- [SHORT PROBLEM] Reproduce all of the data exactly.

- [PROVIDED DATA]

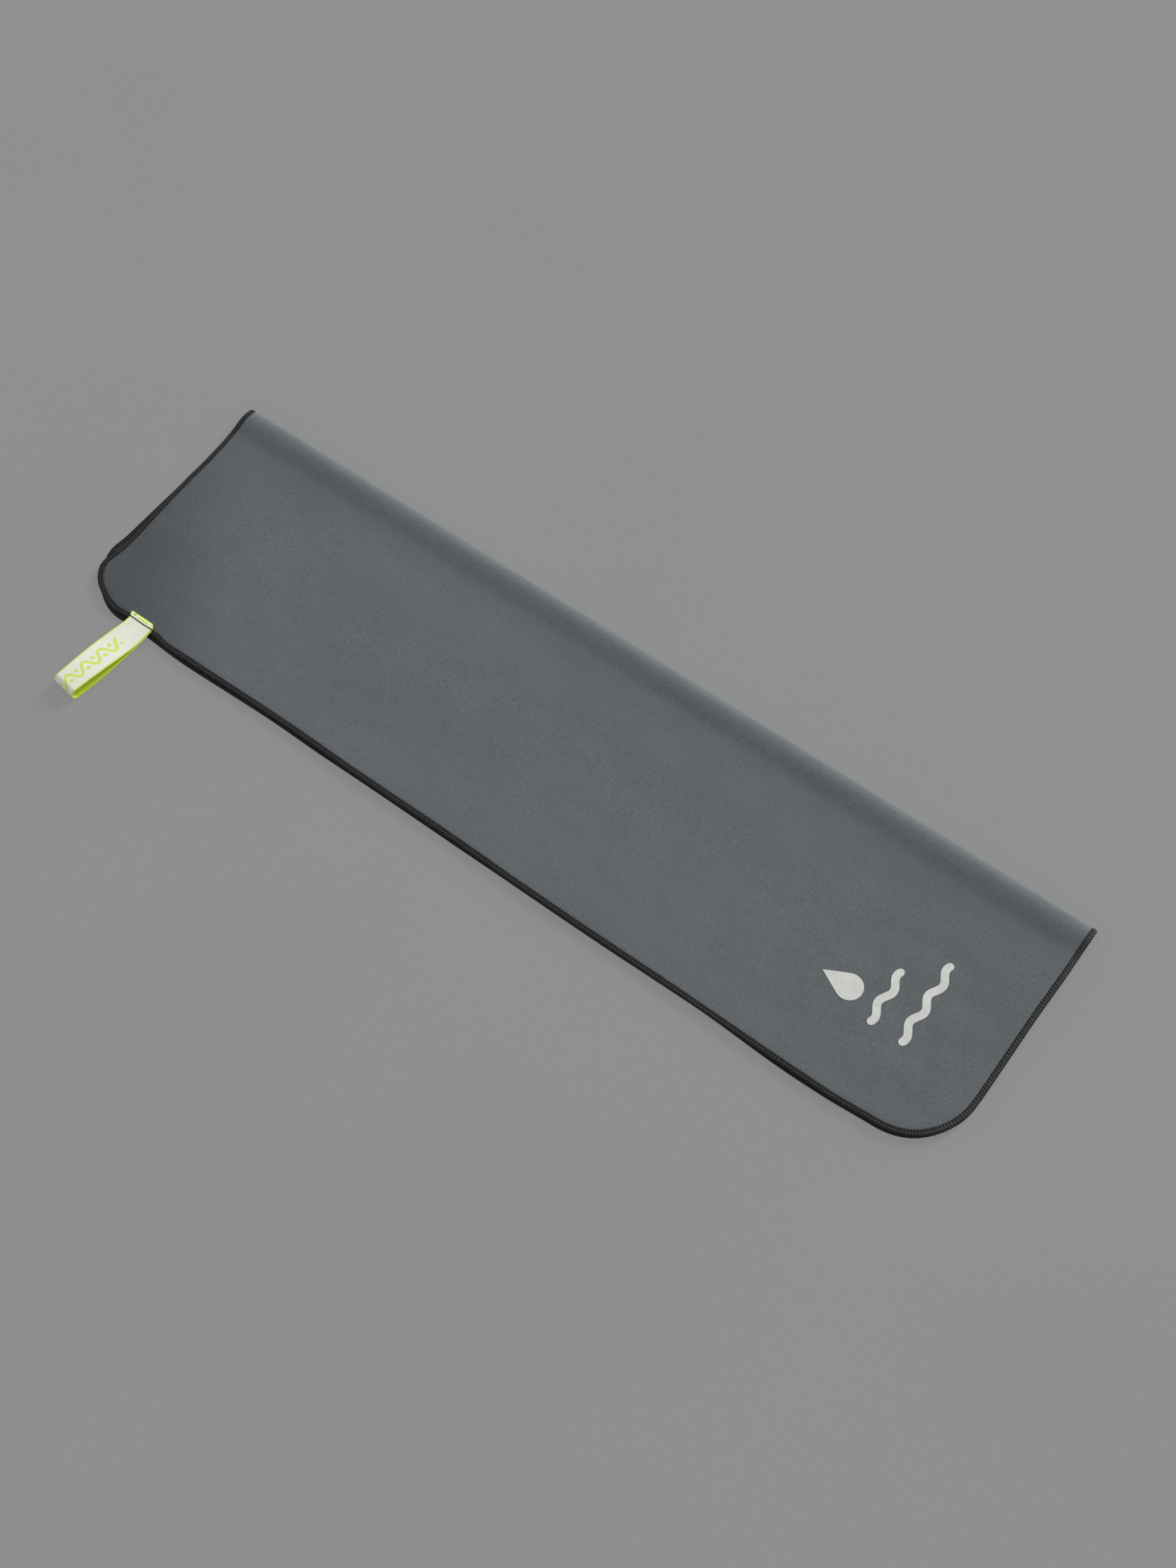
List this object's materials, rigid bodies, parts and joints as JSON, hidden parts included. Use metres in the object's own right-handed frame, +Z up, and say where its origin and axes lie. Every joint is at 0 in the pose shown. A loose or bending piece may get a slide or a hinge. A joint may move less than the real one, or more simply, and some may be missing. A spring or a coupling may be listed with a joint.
{
  "type": "quick dry towel",
  "caption": "Microfibre sports towel folded once along its length, with rounded corners, a black overlock hem, a printed mark and a hang loop of woven tape.",
  "frame": {"origin": "middle of the underside of the folded towel, on the surface that it lies on", "axes": "+X along the towel's length, +Y from the open edges towards the fold, +Z up"},
  "size_m": [0.8, 0.295, 0.0095],
  "materials": {
    "grey_microfibre": "matt brushed microfibre suede",
    "black_hem_thread": "textured polyester overlock thread",
    "white_and_lime_tape": "woven polyester tape, off-white face with lime edges and lime back",
    "black_sewing_thread": "spun polyester sewing thread",
    "print_film": "matt heat-transfer film, off-white"
  },
  "bodies": {
    "lower_half": {"lower_cloth": "grey_microfibre", "lower_hem_needle_thread": "black_hem_thread", "lower_hem_face_thread": "black_hem_thread", "lower_hem_back_thread": "black_hem_thread"},
    "upper_half": {"upper_cloth": "grey_microfibre", "upper_hem_needle_thread": "black_hem_thread", "upper_hem_face_thread": "black_hem_thread", "upper_hem_back_thread": "black_hem_thread", "loop_sewn_end": "white_and_lime_tape", "loop_needle_thread": "black_sewing_thread", "loop_bobbin_thread": "black_sewing_thread", "print_drop": "print_film", "print_short_wave": "print_film", "print_long_wave": "print_film"},
    "hang_loop": {"loop_band": "white_and_lime_tape"}
  },
  "joints": [
    {"name": "fold_open", "type": "hinge", "parent": "lower_half", "child": "upper_half", "pos_m": [0, 0.11015, 0.0035], "axis": [-1, 0, 0], "range_deg": [0, 180.8]},
    {"name": "loop_swing", "type": "hinge", "parent": "upper_half", "child": "hang_loop", "pos_m": [-0.331, -0.1088, 0.0058], "axis": [-1, 0, 0], "range_deg": [0, 165]}
  ]
}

- [THE ANSWER]
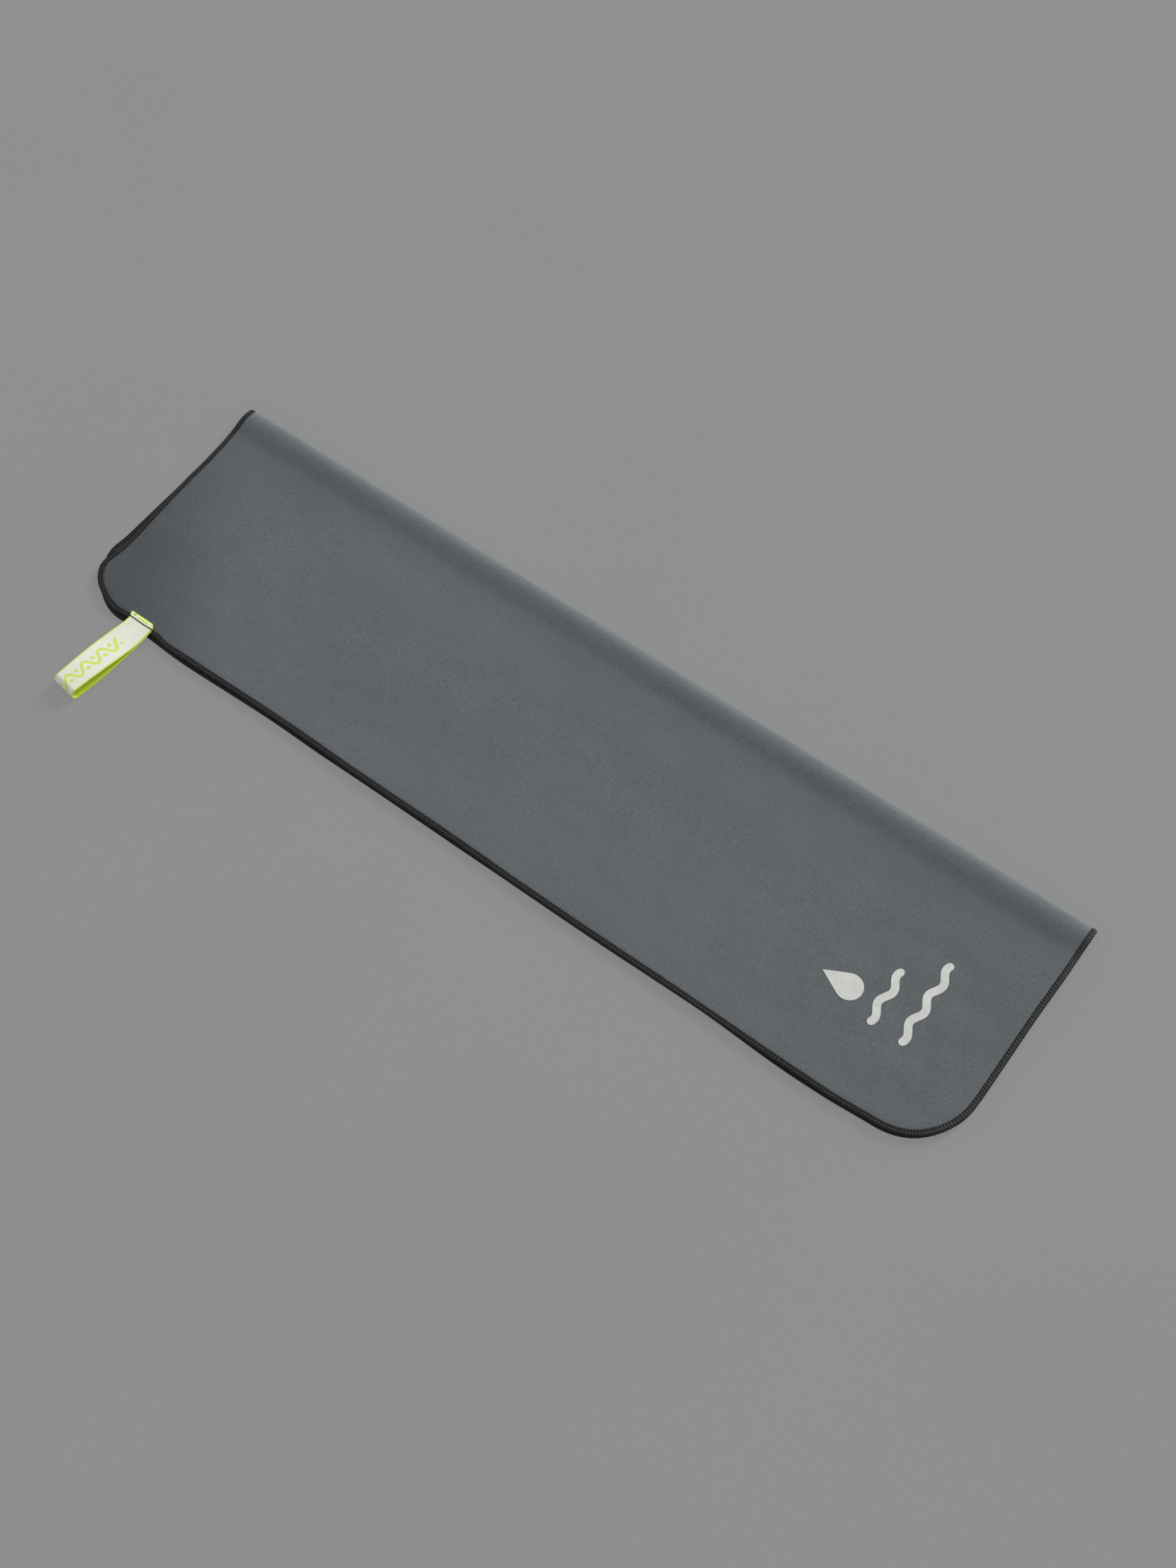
List this object's materials, rigid bodies, parts and joints as JSON, hidden parts included. Use metres in the object's own right-handed frame, +Z up, and say where its origin and axes lie. Every joint is at 0 in the pose shown. A loose or bending piece may get a slide or a hinge. A joint may move less than the real one, or more simply, and some may be missing. A spring or a coupling may be listed with a joint.
{
  "type": "quick dry towel",
  "caption": "Microfibre sports towel folded once along its length, with rounded corners, a black overlock hem, a printed mark and a hang loop of woven tape.",
  "frame": {"origin": "middle of the underside of the folded towel, on the surface that it lies on", "axes": "+X along the towel's length, +Y from the open edges towards the fold, +Z up"},
  "size_m": [0.8, 0.295, 0.0095],
  "materials": {
    "grey_microfibre": "matt brushed microfibre suede",
    "black_hem_thread": "textured polyester overlock thread",
    "white_and_lime_tape": "woven polyester tape, off-white face with lime edges and lime back",
    "black_sewing_thread": "spun polyester sewing thread",
    "print_film": "matt heat-transfer film, off-white"
  },
  "bodies": {
    "lower_half": {"lower_cloth": "grey_microfibre", "lower_hem_needle_thread": "black_hem_thread", "lower_hem_face_thread": "black_hem_thread", "lower_hem_back_thread": "black_hem_thread"},
    "upper_half": {"upper_cloth": "grey_microfibre", "upper_hem_needle_thread": "black_hem_thread", "upper_hem_face_thread": "black_hem_thread", "upper_hem_back_thread": "black_hem_thread", "loop_sewn_end": "white_and_lime_tape", "loop_needle_thread": "black_sewing_thread", "loop_bobbin_thread": "black_sewing_thread", "print_drop": "print_film", "print_short_wave": "print_film", "print_long_wave": "print_film"},
    "hang_loop": {"loop_band": "white_and_lime_tape"}
  },
  "joints": [
    {"name": "fold_open", "type": "hinge", "parent": "lower_half", "child": "upper_half", "pos_m": [0, 0.11015, 0.0035], "axis": [-1, 0, 0], "range_deg": [0, 180.8]},
    {"name": "loop_swing", "type": "hinge", "parent": "upper_half", "child": "hang_loop", "pos_m": [-0.331, -0.1088, 0.0058], "axis": [-1, 0, 0], "range_deg": [0, 165]}
  ]
}